Not for everyone, perhaps, but for me this was a very nice day.

Bobby Jay

Monday, December 13, 2010

New Cookbook - The City Cook


Kate McDonough, editor and founder of TheCityCook.com, an excellent web site, has recently published a book, The City Cook: Big City, Small Kitchen, Limitless Ingredients, No Time, which furthers her mission of encouraging busy urban professionals to cook at home and providing them with strategies to help them to succeed.

The first part, which is a concise but insightful look at how to cope with culinary life in the city -- shopping, equipping a kitchen, etc. -- will be particularly useful for Kate's target audience. Also the many bits of wisdom scattered throughout the recipe section, like "Eleven Easy No-Cook Hors d'Oeuvres," "Chicken Breasts Ten Ways," "How to Get Fish Smells Out of an Apartment" and "The Versatility of Rotisserie Chickens," to name only a few.

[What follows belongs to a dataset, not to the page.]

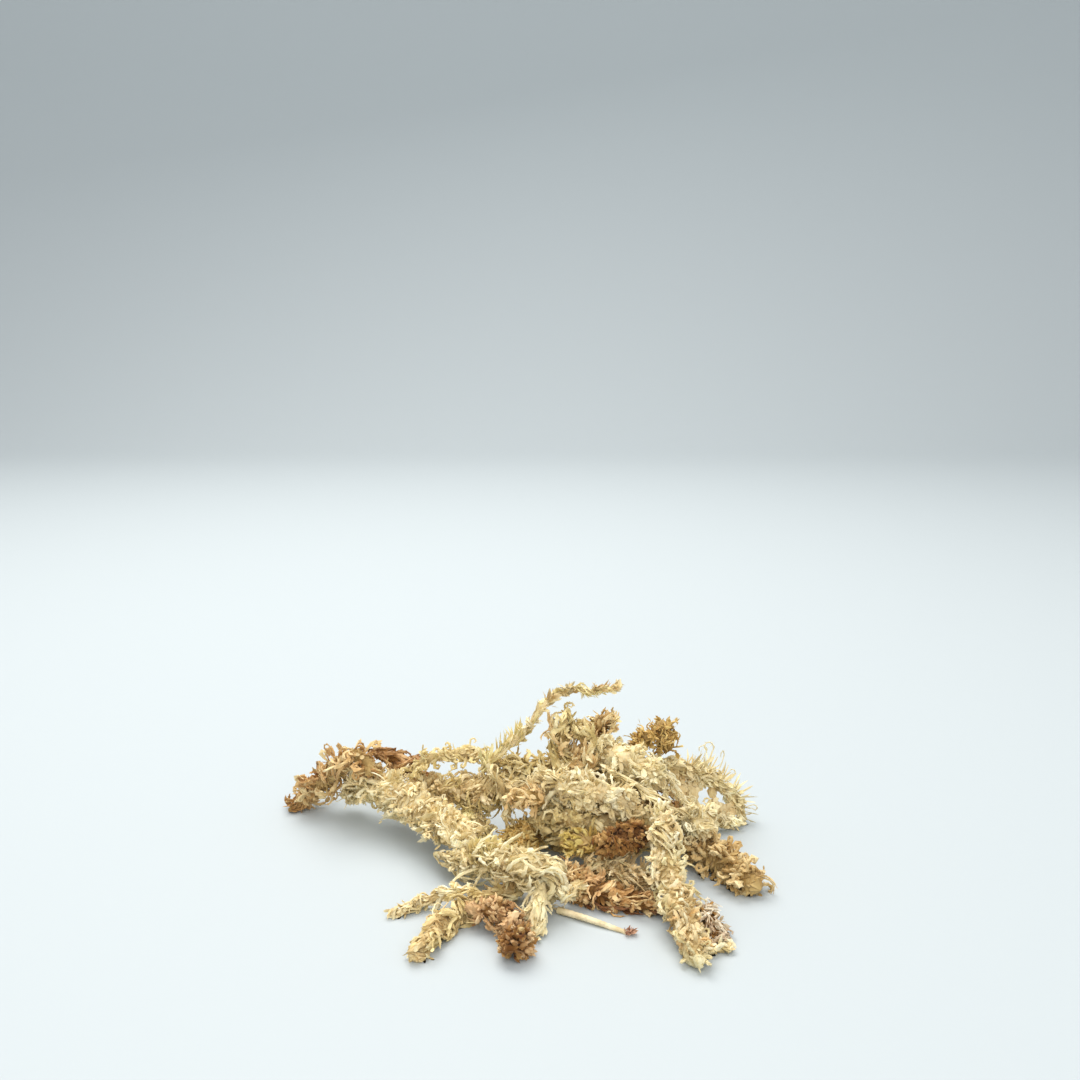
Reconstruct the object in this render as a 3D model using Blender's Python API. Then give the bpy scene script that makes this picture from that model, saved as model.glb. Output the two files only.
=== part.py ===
"""A clump of dried sphagnum moss: a low open heap of leafy shoots, each one its own piece.

Lengths are in millimetres until they are handed to Blender, and +Z is up.
The heap is 156 mm wide along X, 98 mm deep along Y, 53 mm high, and stands on z = 0.
"""
import bpy
import bmesh
import math
import random
from collections import namedtuple

import numpy as np
from mathutils import Matrix, Vector

MM = 0.001
HEAP_SHIFT = (0.63, 3.05, 0)    # brings the middle of the heap's box over the origin

POINT_PITCH = 2.6           # distance between the rings of a shoot
CORE_SHARE = 0.58           # core radius as a share of the shaggy radius
CORE_WAVER = 0.06           # how much the core's radius wavers
SHOOT_SIDES = 10            # points round a ring, every second one raised
THIN_SIDES = 6              # the same on a shoot thinner than THIN_GIRTH
THIN_GIRTH = 2.6
SHOOT_GAP = 0.65            # clear space between the cores of two shoots that touch
REST_SHARE = 0.95           # share of two shaggy radii at which one shoot rests on another
SINK_MOST = 1.6             # farthest that a shoot sinks into the side branches below it
FLAT_DEPTH = 0.35           # how far a shoot on the ground is pressed flat
LIFT_SLOPE = 0.45           # steepest rise of a shoot where it passes over another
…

The recipe section provides about ninety clearly-expressed recipes. Most are quite simple, some amazingly so. The one recipe that I have tried so far, Broiled Black Cod with Miso, is wonderful: just two ingredients, almost no effort and a complex flavor profile that is a perfect example of what a little
umami can do (I used mellow white miso). Next up are the Almond Cream Tart, made with whole unskinned almonds, and the Cacio e Pepe (a classic pasta with cheese and black pepper) for which I have not previously seen a recipe (who knew there was no butter? and note the tip on grinding the cheese in a food processor rather than using a Microplane, which would have been my instinct). There are many others that I plan to try.

The City Cook makes an excellent Christmas gift. In fact, I gave a copy to my French teacher, who has a tiny apartment kitchen and is always trying to make simple, healthy food for herself and her friends. Cookbooks that I have given her in the past include Jacques Pépin's excellent
Fast Food My Way and slightly less excellent More Fast Food My Way, as well as Patricia Wells' Trottoria. Adding The City Cook to this group indicates my high regard for this book.